§ **Provided information**

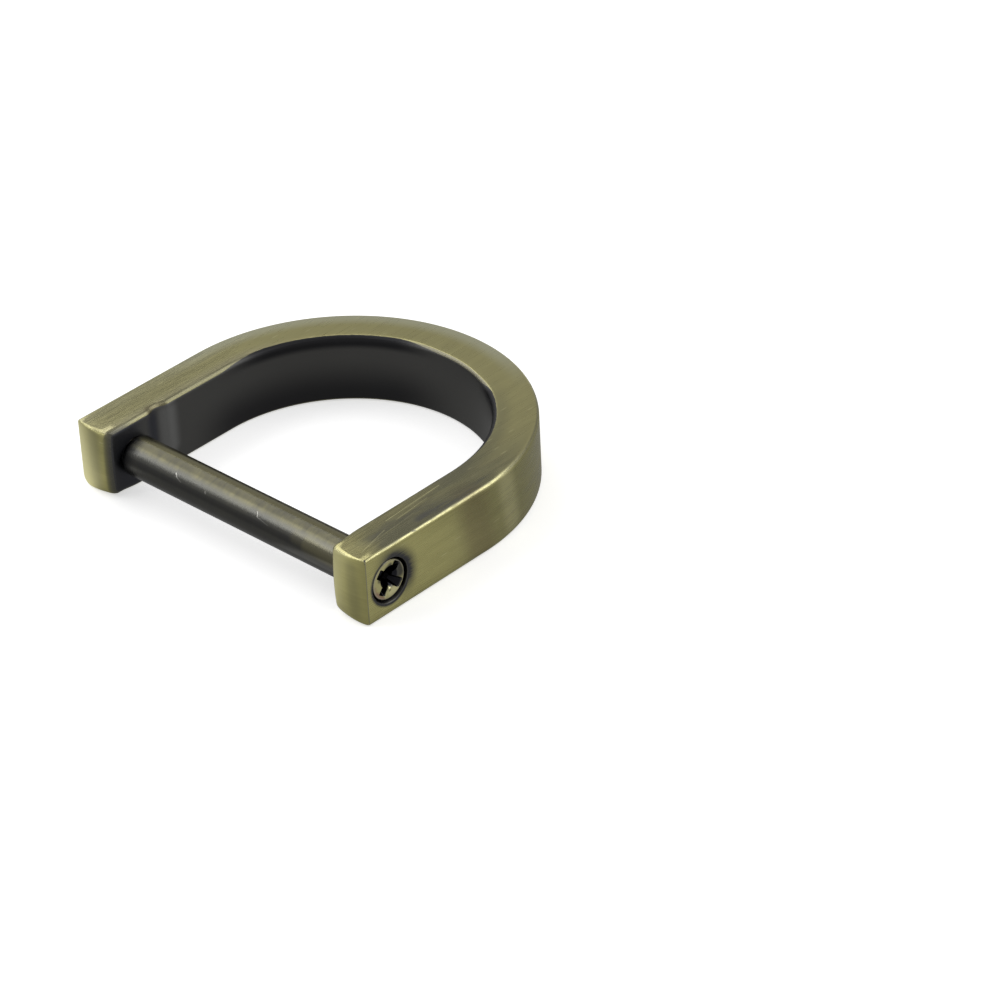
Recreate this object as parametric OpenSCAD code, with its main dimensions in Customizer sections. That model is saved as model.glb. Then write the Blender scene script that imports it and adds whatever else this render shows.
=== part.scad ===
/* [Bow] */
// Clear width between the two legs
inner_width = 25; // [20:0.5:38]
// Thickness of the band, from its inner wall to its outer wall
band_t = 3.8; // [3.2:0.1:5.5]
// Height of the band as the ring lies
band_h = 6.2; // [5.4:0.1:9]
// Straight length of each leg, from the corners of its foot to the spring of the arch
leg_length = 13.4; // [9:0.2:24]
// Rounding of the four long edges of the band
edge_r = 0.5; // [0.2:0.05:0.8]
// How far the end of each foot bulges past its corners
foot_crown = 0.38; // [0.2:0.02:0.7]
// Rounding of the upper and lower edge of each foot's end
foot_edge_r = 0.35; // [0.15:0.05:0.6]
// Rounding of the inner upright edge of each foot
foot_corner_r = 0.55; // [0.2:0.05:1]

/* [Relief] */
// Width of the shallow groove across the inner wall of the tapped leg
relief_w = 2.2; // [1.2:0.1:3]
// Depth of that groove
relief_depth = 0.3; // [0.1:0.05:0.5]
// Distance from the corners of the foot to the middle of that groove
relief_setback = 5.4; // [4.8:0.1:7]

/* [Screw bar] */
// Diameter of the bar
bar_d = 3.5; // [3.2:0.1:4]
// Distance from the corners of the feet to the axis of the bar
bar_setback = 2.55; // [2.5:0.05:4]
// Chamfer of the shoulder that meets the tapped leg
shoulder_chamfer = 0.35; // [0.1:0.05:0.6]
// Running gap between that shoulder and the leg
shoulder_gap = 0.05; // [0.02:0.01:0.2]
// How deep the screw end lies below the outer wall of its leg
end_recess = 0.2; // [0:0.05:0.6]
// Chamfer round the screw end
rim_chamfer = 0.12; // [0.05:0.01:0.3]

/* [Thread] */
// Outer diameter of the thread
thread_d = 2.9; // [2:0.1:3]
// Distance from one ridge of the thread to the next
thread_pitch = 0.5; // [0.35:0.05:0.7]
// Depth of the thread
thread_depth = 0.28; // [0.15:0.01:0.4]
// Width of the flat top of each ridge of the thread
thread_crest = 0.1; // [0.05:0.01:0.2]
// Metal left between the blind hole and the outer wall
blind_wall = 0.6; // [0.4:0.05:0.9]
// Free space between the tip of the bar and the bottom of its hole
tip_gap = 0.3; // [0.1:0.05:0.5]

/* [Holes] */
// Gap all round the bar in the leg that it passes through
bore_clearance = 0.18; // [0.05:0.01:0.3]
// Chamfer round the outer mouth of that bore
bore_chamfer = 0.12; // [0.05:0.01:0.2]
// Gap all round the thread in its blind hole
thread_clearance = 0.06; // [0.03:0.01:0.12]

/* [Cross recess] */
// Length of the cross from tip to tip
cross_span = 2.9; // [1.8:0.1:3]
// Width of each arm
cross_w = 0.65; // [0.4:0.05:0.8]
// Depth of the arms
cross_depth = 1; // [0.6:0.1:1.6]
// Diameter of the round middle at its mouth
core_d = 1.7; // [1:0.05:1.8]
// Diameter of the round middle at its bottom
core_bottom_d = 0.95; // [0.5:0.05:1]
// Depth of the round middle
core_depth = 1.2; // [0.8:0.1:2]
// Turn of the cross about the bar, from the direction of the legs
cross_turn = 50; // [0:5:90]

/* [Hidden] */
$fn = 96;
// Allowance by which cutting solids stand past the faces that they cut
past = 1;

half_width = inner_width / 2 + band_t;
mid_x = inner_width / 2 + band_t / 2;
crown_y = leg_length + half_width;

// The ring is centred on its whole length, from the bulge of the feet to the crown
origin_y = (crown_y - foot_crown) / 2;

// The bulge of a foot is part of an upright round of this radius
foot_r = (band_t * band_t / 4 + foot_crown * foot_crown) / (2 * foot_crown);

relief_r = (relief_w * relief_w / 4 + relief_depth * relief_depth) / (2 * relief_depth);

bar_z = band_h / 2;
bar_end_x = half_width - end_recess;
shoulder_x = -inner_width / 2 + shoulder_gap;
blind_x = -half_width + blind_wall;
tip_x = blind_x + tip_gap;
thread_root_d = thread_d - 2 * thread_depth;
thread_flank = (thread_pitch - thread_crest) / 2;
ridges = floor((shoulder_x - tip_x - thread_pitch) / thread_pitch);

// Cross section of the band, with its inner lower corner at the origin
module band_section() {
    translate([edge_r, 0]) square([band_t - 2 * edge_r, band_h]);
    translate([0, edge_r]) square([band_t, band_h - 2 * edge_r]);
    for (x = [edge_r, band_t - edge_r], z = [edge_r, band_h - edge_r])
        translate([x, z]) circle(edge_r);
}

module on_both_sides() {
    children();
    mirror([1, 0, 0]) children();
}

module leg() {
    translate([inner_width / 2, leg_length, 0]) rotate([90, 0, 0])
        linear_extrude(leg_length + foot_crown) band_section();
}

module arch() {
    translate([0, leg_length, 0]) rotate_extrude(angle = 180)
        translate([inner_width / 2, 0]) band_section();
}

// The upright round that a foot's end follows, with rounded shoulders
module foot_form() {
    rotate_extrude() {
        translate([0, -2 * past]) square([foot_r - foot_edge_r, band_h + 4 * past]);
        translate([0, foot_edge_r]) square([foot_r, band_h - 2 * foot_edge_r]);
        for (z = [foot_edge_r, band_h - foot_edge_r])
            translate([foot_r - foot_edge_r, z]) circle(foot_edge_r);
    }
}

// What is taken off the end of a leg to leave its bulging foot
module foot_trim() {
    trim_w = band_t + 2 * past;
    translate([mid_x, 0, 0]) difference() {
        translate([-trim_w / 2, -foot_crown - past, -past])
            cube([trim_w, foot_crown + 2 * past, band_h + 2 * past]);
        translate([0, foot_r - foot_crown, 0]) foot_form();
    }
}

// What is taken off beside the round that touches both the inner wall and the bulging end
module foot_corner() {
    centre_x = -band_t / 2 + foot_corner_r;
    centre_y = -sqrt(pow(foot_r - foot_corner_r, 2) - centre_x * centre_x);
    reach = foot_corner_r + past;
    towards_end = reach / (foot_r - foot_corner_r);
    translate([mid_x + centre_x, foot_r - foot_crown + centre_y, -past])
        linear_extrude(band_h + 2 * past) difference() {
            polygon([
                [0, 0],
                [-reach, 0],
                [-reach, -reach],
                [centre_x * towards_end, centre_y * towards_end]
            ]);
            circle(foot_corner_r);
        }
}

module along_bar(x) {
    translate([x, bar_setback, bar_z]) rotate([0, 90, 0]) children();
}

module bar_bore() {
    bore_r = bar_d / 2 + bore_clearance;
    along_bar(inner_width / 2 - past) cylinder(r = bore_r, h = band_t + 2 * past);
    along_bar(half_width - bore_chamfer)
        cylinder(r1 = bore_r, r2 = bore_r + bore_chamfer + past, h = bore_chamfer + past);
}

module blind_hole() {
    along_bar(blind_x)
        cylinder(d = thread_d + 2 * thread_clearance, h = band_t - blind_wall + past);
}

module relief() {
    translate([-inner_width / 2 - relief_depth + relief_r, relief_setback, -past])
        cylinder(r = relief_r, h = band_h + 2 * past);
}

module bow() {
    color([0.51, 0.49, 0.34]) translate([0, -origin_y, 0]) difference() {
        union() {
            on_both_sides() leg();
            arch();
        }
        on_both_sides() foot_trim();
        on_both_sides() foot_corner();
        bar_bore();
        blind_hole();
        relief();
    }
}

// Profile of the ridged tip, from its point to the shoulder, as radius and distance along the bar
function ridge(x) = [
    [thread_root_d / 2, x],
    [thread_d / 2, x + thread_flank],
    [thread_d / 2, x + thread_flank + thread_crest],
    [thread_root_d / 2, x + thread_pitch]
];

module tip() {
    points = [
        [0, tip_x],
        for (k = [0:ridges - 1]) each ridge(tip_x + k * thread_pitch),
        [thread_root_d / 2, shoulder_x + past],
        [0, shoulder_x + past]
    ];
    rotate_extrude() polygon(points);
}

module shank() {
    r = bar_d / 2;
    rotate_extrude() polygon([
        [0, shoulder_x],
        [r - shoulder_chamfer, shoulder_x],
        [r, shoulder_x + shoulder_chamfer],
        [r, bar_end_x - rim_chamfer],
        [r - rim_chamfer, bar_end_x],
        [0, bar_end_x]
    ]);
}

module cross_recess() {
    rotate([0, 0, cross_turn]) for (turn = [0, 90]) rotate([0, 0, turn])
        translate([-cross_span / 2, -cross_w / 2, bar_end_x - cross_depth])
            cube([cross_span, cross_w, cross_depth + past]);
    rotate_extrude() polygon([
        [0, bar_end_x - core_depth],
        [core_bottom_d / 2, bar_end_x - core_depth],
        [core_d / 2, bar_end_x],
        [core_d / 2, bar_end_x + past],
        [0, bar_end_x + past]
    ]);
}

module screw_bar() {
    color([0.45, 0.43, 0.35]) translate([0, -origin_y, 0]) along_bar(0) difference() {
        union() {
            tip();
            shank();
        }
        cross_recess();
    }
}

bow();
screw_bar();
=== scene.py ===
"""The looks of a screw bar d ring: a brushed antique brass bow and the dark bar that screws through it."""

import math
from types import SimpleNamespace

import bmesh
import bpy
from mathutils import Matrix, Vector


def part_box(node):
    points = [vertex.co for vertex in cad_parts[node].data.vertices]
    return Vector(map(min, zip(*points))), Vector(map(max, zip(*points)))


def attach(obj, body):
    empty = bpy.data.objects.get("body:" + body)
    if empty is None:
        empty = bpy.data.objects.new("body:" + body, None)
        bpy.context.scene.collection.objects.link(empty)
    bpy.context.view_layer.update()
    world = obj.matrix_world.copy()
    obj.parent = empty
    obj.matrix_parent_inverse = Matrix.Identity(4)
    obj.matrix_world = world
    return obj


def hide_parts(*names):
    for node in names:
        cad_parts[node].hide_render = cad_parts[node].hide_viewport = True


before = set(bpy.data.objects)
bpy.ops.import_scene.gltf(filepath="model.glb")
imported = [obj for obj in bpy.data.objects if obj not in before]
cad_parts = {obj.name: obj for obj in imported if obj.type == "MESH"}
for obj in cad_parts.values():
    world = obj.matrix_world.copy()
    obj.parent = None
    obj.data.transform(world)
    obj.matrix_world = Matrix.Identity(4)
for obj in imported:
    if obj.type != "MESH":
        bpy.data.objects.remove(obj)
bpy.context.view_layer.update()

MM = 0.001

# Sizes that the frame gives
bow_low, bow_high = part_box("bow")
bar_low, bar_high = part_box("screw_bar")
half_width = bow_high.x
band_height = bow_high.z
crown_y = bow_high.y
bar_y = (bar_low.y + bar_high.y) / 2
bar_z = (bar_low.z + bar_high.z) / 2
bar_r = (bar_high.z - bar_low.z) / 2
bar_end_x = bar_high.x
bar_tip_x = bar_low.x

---

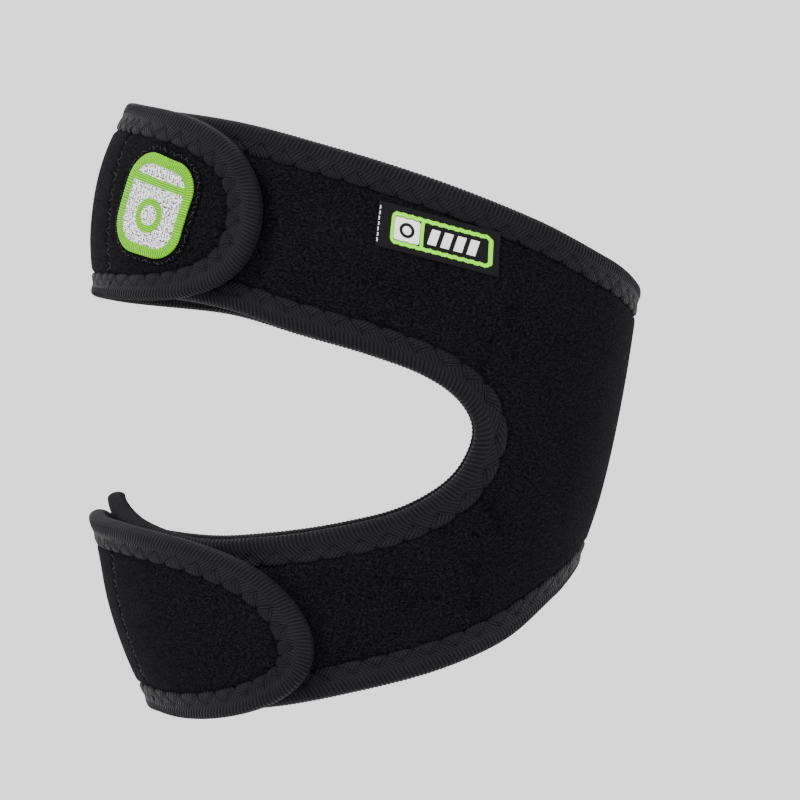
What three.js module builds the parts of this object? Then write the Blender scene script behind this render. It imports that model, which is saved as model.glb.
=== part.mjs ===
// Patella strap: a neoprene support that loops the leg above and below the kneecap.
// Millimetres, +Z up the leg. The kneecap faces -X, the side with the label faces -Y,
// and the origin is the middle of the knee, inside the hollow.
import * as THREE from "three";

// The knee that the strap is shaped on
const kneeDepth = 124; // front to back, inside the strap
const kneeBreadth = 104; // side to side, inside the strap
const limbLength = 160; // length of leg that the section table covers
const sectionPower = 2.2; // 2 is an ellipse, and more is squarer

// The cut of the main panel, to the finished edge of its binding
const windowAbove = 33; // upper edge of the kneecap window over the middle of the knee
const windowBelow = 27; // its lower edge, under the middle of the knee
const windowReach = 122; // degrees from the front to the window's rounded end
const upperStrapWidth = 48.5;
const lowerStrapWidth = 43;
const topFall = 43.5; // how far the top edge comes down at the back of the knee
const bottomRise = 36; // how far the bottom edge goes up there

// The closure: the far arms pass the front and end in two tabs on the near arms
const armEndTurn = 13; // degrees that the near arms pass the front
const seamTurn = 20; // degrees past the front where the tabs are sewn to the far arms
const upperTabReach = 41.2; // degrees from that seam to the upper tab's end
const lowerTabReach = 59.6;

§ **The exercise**
Solely the line containing "color([0.45, 0.43, 0.35])", the line containing "obj.matrix_world = Matrix.Identity(4)", and the lines between them are to be given again, exactly as written.

§ **Answer to the problem**
    color([0.45, 0.43, 0.35]) translate([0, -origin_y, 0]) along_bar(0) difference() {
        union() {
            tip();
            shank();
        }
        cross_recess();
    }
}

bow();
screw_bar();
=== scene.py ===
"""The looks of a screw bar d ring: a brushed antique brass bow and the dark bar that screws through it."""

import math
from types import SimpleNamespace

import bmesh
import bpy
from mathutils import Matrix, Vector


def part_box(node):
    points = [vertex.co for vertex in cad_parts[node].data.vertices]
    return Vector(map(min, zip(*points))), Vector(map(max, zip(*points)))


def attach(obj, body):
    empty = bpy.data.objects.get("body:" + body)
    if empty is None:
        empty = bpy.data.objects.new("body:" + body, None)
        bpy.context.scene.collection.objects.link(empty)
    bpy.context.view_layer.update()
    world = obj.matrix_world.copy()
    obj.parent = empty
    obj.matrix_parent_inverse = Matrix.Identity(4)
    obj.matrix_world = world
    return obj


def hide_parts(*names):
    for node in names:
        cad_parts[node].hide_render = cad_parts[node].hide_viewport = True


before = set(bpy.data.objects)
bpy.ops.import_scene.gltf(filepath="model.glb")
imported = [obj for obj in bpy.data.objects if obj not in before]
cad_parts = {obj.name: obj for obj in imported if obj.type == "MESH"}
for obj in cad_parts.values():
    world = obj.matrix_world.copy()
    obj.parent = None
    obj.data.transform(world)
    obj.matrix_world = Matrix.Identity(4)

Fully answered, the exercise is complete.